After you make it through the security barrier and on to your airplane, you might want to use your computer during your voyage. On a short flight, you may be able to use the computer's internal battery, but if you're traveling from coast to coast or overseas, the battery probably won't last as long as your flight. The security issues aren't as extreme when you travel by train, but you might face many of the same short-battery-life problems on an extended rail trip.
Some airliners and passenger trains have power outlets for personal computers and other electronic devices at many seats, especially in premium class sections. If you can find one of these outlets, you can use your laptop for the entire duration of your trip. Of course, you're still obligated to cooperate with requests from the flight crew to shut down electronic equipment during take-off and landings. When you reserve your seat, ask about access to a power outlet.

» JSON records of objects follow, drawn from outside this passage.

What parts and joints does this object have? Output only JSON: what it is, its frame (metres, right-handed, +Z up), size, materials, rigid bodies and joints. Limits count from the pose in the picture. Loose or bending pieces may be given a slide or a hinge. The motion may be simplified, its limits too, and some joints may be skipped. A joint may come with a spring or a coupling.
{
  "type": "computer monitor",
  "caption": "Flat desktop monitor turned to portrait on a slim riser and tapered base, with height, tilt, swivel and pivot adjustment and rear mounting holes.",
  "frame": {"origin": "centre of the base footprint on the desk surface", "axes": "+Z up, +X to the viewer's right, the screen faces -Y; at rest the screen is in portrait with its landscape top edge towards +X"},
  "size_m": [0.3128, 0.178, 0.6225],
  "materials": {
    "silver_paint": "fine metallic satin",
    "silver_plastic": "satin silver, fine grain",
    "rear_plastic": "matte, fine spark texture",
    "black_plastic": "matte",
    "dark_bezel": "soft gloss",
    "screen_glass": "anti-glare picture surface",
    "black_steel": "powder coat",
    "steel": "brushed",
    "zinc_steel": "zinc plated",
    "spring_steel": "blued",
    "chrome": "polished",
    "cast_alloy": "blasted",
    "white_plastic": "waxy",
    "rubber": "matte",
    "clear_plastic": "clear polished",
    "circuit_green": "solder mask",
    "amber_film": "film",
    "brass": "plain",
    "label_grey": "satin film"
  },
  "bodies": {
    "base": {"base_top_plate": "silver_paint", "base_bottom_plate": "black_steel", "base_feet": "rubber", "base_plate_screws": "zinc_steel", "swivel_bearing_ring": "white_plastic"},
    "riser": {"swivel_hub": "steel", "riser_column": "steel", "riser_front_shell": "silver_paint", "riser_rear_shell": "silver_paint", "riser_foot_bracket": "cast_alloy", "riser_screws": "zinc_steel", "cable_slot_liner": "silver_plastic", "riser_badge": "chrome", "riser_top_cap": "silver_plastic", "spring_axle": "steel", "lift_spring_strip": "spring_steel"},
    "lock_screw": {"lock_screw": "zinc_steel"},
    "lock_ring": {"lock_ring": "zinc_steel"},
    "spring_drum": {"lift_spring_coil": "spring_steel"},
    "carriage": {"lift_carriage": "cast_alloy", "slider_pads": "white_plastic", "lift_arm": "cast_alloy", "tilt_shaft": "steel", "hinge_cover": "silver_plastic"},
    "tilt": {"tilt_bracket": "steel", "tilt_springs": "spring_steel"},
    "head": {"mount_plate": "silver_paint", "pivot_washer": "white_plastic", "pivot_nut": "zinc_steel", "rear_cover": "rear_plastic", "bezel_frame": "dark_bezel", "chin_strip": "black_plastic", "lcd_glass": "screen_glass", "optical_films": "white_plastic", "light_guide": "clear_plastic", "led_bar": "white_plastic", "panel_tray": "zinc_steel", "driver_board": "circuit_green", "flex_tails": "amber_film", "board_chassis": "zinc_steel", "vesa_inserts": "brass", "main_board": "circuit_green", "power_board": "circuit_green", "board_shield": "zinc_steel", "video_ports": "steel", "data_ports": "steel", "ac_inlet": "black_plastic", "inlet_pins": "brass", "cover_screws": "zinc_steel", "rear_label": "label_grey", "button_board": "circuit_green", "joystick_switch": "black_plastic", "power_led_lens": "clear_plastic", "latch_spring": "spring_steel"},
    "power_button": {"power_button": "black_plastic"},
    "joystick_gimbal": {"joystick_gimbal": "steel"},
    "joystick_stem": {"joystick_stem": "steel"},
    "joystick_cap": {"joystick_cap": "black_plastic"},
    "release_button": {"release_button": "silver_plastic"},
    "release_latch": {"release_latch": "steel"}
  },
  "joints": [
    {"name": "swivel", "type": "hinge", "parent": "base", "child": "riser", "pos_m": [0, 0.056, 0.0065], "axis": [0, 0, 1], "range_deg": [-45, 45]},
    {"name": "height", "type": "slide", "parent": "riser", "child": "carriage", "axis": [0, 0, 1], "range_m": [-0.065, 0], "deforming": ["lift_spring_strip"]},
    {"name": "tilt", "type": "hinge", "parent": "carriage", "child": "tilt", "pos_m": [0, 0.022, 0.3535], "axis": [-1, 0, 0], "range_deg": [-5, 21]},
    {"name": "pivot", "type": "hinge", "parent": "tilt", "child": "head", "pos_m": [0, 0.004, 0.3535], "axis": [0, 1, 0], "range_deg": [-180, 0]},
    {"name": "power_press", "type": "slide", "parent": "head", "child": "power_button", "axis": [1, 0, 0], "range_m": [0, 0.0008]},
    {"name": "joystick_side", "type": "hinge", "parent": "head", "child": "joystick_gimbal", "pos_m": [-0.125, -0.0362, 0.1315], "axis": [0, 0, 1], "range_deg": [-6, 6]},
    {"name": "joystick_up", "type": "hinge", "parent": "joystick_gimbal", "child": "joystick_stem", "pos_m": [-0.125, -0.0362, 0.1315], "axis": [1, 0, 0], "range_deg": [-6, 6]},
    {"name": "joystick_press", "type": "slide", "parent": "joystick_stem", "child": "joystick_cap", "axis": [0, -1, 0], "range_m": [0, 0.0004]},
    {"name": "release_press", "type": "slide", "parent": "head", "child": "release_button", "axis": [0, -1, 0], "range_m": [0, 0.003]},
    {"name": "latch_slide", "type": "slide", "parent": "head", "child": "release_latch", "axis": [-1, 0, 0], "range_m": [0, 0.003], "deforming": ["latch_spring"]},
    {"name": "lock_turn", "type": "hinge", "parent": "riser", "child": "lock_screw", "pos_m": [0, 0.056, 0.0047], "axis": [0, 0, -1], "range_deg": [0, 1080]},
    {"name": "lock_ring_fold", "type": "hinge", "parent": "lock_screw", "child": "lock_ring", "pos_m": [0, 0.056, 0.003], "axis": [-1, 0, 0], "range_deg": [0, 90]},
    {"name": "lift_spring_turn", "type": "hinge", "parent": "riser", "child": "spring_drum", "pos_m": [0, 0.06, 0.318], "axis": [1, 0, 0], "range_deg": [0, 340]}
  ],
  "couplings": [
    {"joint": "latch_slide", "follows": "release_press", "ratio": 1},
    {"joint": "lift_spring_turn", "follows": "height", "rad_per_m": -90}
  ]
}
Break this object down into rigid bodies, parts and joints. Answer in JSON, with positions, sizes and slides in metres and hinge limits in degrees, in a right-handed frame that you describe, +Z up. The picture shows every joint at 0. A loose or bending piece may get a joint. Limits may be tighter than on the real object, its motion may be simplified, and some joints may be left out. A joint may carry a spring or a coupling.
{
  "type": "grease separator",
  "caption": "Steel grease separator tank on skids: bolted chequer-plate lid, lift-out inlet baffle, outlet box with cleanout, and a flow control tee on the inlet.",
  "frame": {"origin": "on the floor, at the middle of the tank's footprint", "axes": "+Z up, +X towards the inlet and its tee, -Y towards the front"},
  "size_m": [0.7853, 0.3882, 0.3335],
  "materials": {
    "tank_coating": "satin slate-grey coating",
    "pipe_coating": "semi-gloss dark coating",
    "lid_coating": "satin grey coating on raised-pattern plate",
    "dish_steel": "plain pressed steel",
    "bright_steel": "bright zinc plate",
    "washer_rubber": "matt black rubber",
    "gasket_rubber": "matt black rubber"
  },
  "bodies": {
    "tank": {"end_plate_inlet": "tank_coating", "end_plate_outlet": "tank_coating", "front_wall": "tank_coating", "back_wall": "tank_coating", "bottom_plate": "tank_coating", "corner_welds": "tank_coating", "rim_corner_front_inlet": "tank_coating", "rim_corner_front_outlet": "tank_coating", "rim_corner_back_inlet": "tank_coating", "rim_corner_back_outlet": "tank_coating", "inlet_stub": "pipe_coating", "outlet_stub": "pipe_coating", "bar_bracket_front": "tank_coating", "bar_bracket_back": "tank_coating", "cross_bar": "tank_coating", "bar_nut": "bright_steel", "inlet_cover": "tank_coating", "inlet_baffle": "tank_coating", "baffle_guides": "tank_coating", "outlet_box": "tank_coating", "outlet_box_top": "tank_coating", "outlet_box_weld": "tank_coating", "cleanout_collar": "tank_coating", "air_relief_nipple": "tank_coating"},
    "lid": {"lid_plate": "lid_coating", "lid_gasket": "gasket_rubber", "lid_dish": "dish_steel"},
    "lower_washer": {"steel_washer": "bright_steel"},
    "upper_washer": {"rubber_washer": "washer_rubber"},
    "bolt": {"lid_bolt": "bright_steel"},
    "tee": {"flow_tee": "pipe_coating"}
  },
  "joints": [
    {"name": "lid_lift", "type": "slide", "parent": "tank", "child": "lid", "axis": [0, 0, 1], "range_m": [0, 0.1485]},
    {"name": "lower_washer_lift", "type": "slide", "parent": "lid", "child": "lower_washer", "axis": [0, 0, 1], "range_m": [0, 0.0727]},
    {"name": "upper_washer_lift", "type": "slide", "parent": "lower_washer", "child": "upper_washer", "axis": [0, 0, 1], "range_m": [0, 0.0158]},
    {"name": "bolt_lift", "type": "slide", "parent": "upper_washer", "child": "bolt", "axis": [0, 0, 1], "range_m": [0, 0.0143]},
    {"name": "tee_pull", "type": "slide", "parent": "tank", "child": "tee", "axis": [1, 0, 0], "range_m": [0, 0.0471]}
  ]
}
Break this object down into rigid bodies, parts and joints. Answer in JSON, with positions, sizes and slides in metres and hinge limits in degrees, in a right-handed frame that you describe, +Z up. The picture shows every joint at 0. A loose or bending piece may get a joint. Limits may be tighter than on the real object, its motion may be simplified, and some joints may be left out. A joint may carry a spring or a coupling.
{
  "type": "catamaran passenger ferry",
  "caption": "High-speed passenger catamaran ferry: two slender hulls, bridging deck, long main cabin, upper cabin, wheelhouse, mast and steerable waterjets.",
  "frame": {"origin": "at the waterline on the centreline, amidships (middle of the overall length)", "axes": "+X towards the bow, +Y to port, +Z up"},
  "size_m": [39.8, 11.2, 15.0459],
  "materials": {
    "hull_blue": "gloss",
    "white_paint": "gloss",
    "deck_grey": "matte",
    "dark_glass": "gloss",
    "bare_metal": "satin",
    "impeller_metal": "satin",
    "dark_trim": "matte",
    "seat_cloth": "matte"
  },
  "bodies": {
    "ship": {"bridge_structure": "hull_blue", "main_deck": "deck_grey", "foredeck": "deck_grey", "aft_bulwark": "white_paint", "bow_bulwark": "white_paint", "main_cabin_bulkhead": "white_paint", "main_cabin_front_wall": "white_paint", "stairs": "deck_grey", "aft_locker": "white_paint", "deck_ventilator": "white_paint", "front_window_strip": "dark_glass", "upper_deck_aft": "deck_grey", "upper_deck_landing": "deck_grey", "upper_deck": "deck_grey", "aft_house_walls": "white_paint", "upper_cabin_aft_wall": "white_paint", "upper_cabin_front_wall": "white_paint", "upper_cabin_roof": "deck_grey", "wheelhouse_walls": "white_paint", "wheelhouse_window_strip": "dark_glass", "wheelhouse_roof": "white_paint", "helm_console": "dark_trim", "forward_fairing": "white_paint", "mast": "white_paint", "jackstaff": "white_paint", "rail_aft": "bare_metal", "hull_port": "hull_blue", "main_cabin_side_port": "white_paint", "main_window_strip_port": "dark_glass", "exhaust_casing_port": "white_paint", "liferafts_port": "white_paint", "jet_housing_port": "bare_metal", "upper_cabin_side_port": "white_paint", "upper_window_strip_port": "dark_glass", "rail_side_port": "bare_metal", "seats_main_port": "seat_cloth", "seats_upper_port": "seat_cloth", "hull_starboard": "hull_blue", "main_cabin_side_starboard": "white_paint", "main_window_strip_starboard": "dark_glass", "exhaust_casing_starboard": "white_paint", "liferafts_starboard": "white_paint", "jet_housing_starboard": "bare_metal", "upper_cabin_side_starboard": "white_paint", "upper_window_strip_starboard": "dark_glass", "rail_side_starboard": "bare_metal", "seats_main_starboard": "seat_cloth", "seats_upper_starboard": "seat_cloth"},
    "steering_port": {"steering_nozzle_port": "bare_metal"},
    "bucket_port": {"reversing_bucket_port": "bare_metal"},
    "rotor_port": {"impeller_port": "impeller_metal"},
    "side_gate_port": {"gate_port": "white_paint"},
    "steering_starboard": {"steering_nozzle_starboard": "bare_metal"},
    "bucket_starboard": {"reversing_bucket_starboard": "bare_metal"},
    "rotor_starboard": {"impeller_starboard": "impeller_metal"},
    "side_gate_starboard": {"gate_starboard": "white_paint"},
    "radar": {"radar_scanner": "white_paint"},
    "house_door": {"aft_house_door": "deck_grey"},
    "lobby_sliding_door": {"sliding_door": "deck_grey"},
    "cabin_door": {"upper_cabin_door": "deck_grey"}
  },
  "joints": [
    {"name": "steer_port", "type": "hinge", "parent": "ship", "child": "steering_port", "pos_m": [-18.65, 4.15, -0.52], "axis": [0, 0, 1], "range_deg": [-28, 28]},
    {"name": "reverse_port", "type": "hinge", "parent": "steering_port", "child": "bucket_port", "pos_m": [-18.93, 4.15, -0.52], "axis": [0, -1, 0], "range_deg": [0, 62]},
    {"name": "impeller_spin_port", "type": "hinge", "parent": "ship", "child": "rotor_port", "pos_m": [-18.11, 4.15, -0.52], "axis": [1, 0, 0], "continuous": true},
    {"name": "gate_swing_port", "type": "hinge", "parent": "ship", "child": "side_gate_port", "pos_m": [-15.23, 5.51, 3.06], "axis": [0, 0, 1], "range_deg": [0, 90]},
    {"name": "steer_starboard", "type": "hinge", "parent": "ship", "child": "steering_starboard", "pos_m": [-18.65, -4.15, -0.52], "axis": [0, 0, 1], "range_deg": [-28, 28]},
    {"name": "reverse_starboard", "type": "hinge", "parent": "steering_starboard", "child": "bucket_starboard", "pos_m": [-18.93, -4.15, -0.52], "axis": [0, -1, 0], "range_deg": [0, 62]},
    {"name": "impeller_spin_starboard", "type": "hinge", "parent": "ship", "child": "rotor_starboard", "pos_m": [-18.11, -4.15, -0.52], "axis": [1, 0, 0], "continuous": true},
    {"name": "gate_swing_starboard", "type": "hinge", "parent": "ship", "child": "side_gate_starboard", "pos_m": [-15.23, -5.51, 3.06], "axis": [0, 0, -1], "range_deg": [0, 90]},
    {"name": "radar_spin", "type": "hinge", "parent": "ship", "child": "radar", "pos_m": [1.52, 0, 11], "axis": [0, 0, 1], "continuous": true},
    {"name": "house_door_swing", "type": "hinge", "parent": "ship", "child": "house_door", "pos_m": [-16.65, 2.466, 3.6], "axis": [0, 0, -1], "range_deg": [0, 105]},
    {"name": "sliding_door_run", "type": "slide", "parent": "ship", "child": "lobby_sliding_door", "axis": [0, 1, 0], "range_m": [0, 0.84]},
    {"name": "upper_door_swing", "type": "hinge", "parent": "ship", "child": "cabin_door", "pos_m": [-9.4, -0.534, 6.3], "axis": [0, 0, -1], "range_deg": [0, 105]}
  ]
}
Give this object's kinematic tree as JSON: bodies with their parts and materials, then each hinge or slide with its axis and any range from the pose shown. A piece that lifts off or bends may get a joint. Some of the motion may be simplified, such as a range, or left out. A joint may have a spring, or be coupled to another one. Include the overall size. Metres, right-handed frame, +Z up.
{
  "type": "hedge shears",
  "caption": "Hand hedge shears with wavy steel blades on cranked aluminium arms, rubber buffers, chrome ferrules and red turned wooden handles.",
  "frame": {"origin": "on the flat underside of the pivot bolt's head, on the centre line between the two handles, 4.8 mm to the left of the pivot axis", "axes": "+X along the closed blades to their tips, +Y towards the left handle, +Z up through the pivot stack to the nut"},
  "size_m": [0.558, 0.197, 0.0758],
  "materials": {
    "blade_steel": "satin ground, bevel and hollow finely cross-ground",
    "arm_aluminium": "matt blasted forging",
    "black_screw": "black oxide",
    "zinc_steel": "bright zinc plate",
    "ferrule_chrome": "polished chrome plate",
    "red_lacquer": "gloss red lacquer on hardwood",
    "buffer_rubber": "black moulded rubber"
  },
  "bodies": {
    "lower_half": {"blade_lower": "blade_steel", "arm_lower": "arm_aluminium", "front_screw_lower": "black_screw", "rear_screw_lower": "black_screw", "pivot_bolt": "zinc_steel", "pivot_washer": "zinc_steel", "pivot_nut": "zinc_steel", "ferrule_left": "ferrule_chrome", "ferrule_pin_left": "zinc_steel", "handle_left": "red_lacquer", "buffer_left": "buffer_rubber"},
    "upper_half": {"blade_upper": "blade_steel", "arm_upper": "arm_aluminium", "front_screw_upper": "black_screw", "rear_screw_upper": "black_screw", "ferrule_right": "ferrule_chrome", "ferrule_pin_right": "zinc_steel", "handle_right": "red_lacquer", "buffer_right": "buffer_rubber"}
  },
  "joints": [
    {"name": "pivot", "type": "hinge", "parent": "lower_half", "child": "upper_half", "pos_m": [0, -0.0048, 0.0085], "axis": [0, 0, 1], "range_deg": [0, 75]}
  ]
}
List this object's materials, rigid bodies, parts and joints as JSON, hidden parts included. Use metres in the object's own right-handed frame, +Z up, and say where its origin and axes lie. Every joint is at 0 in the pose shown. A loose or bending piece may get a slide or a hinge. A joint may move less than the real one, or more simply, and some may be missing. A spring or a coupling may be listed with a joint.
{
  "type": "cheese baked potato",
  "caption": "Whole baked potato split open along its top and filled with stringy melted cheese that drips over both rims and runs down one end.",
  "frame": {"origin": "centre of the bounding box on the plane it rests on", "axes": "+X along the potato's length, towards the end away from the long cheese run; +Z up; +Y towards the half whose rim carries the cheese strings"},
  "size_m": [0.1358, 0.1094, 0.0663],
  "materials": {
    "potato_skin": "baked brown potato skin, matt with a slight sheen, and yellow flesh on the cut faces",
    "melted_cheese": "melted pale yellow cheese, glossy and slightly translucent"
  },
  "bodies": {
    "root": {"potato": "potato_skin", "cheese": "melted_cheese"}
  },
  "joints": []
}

To avoid conflicts with other passengers for access to a limited number of outlets, carry a three-way cube tap outlet adapter.
If you can't use AC power at your seat, carry a spare battery. Some recent laptops can accept extra-large batteries with longer charge time than the ones supplied with the computer; they're somewhat heavier, but they might be ideal for a longer trip.
Other portable batteries connect to the computer's external power input connector. Some are less than an inch thick, so they can fit in the bag next to the computer itself. Many of these external laptop batteries are quite expensive, but they can run your computer for an additional three hours or more. Before you buy an external battery, make sure it provides the correct output voltage for your computer.
Computer security doesn't stop when you pass your laptop through the X-ray machine. Don't leave your computer in plain sight when you leave your seat, or it might not be there when you return. If your computer is stolen, notify a flight attendant or conductor immediately.